Indeed, in rather less: the last 30-40 years, I'd say. But it was still patchy for a very long time. Is it still? I've not been there in 20 years or more.

Cheers,

R.

I live very close by. It hasn't entirely 'gentrified' but the white working class and ethnic minority immigrant communities are pretty much squeezed into the local social housing projects these days. It's still quite a 'buzzy' area but a very different vibe to when I was a kid 40 years ago.

Southam Street itself was flattened in the 1960s and the Erno Goldfinger designed Trellick Tower was built in its place. The Trellick Tower originally had quite a grim reputation as a piece of failed social engineering but much, if not all, of it has been sold off to private buyers and it's now a rather grand and chi-chi address.
 
Ade-oh, I was labouring in a house on Portobello Road last week and barely recognised the area, and it's only 10 years or so since I was last there.
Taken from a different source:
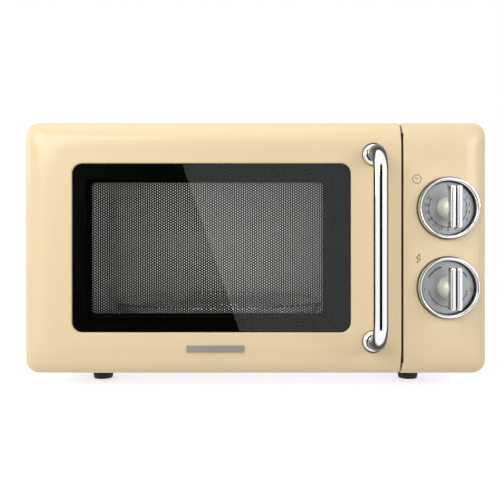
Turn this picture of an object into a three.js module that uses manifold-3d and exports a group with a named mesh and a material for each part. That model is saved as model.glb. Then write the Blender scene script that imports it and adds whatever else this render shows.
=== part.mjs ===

There still seemed to be a good buzz about the area but it was sad to see that even the 'independent' retailers that used to make the area so famous are all now rather bland and 'touristy'. As for gentrification.. well that's quickly become the story of London as a whole.

So much so that I've started to shoot a project aiming to record what I knew London to be during my childhood, before it's all gone for good. Seeing Mayne's images were a handy motivation / relief from the fast pace of change.

Edit: I dread to think what the asking price of that house will be once completed.
 
was Mayne a part of the "Mass Observation" project?

https://joemoran.net/academic-articles/imagining-the-street-in-postwar-britain/

https://en.wikipedia.org/wiki/Mass-Observation

and for a slightly darker view of the practice:

https://auticulture.wordpress.com/2015/12/05/mass-observation-dance-halls-occult-yorkshire-8/

I have a couple of those Super Ikonta 531A's. Really neat little cameras. I can understand the use of hyperfocal techniques with one though. In find it quite slow to operate if you use the rangfinder, although very accurate as you would expect from the golden age of Zeiss Ikon.